SOURCE EXCERPT:
━━━

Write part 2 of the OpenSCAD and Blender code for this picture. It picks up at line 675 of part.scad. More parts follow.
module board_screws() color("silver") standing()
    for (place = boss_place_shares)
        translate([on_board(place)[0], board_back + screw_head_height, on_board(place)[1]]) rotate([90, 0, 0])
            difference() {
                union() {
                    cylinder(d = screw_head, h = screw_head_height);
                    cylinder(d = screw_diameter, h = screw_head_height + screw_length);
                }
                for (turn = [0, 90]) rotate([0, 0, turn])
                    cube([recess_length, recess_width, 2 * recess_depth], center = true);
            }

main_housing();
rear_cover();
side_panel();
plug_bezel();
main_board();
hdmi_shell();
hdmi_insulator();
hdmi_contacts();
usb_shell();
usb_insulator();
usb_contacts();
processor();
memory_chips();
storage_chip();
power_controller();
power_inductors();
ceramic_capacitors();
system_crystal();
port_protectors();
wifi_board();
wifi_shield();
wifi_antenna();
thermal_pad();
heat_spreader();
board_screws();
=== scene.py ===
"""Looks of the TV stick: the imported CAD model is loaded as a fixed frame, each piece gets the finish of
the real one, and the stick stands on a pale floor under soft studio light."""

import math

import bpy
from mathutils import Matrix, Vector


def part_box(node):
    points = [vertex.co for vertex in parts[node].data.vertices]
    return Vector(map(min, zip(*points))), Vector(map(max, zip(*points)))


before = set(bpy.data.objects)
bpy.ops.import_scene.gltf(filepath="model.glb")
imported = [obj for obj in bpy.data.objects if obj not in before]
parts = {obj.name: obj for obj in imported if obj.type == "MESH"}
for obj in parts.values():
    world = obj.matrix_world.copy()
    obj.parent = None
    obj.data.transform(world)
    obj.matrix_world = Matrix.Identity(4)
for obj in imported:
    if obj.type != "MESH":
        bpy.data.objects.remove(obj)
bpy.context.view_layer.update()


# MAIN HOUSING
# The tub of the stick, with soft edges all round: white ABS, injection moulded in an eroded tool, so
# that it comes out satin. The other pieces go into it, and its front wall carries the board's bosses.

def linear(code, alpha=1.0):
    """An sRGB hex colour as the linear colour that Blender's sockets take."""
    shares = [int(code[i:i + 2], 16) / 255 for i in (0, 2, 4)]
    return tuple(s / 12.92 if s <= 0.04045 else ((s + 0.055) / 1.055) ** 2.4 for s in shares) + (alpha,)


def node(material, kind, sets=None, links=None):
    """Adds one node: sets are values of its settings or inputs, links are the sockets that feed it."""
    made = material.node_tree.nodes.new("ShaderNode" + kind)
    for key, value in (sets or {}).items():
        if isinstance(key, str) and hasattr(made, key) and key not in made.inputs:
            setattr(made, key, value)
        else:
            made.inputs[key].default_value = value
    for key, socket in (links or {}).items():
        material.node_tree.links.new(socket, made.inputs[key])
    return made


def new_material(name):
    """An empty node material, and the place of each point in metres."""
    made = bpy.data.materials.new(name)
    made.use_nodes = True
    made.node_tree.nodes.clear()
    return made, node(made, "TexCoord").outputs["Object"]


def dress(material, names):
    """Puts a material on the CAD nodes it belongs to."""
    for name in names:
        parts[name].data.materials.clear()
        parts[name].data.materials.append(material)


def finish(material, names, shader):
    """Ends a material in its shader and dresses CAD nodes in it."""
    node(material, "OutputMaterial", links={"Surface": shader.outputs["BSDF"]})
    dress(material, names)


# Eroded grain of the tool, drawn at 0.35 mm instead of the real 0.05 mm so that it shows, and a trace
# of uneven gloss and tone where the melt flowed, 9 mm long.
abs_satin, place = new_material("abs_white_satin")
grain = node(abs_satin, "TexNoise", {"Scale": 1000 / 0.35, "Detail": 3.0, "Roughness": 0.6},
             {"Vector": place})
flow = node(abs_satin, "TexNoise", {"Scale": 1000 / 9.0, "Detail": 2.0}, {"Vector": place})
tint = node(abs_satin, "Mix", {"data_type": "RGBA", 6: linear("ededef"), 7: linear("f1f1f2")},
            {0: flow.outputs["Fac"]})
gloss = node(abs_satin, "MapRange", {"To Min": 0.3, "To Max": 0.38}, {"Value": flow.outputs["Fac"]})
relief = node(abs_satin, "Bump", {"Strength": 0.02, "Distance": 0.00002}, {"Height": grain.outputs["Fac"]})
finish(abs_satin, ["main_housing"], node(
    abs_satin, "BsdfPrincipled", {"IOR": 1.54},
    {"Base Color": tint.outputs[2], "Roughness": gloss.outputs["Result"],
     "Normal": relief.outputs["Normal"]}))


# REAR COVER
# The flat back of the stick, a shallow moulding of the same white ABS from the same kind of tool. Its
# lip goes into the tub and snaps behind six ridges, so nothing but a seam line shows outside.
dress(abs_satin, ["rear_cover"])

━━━

AIM OF THE EXERCISE:
In the listing above, locate the line containing "main_housing();" and the line containing "return tuple(s /". Extract those two lines and every line between them, exactly as written, and only those.

COMPLETE OUTPUT:
main_housing();
rear_cover();
side_panel();
plug_bezel();
main_board();
hdmi_shell();
hdmi_insulator();
hdmi_contacts();
usb_shell();
usb_insulator();
usb_contacts();
processor();
memory_chips();
storage_chip();
power_controller();
power_inductors();
ceramic_capacitors();
system_crystal();
port_protectors();
wifi_board();
wifi_shield();
wifi_antenna();
thermal_pad();
heat_spreader();
board_screws();
=== scene.py ===
"""Looks of the TV stick: the imported CAD model is loaded as a fixed frame, each piece gets the finish of
the real one, and the stick stands on a pale floor under soft studio light."""

import math

import bpy
from mathutils import Matrix, Vector


def part_box(node):
    points = [vertex.co for vertex in parts[node].data.vertices]
    return Vector(map(min, zip(*points))), Vector(map(max, zip(*points)))


before = set(bpy.data.objects)
bpy.ops.import_scene.gltf(filepath="model.glb")
imported = [obj for obj in bpy.data.objects if obj not in before]
parts = {obj.name: obj for obj in imported if obj.type == "MESH"}
for obj in parts.values():
    world = obj.matrix_world.copy()
    obj.parent = None
    obj.data.transform(world)
    obj.matrix_world = Matrix.Identity(4)
for obj in imported:
    if obj.type != "MESH":
        bpy.data.objects.remove(obj)
bpy.context.view_layer.update()


# MAIN HOUSING
# The tub of the stick, with soft edges all round: white ABS, injection moulded in an eroded tool, so
# that it comes out satin. The other pieces go into it, and its front wall carries the board's bosses.

def linear(code, alpha=1.0):
    """An sRGB hex colour as the linear colour that Blender's sockets take."""
    shares = [int(code[i:i + 2], 16) / 255 for i in (0, 2, 4)]
    return tuple(s / 12.92 if s <= 0.04045 else ((s + 0.055) / 1.055) ** 2.4 for s in shares) + (alpha,)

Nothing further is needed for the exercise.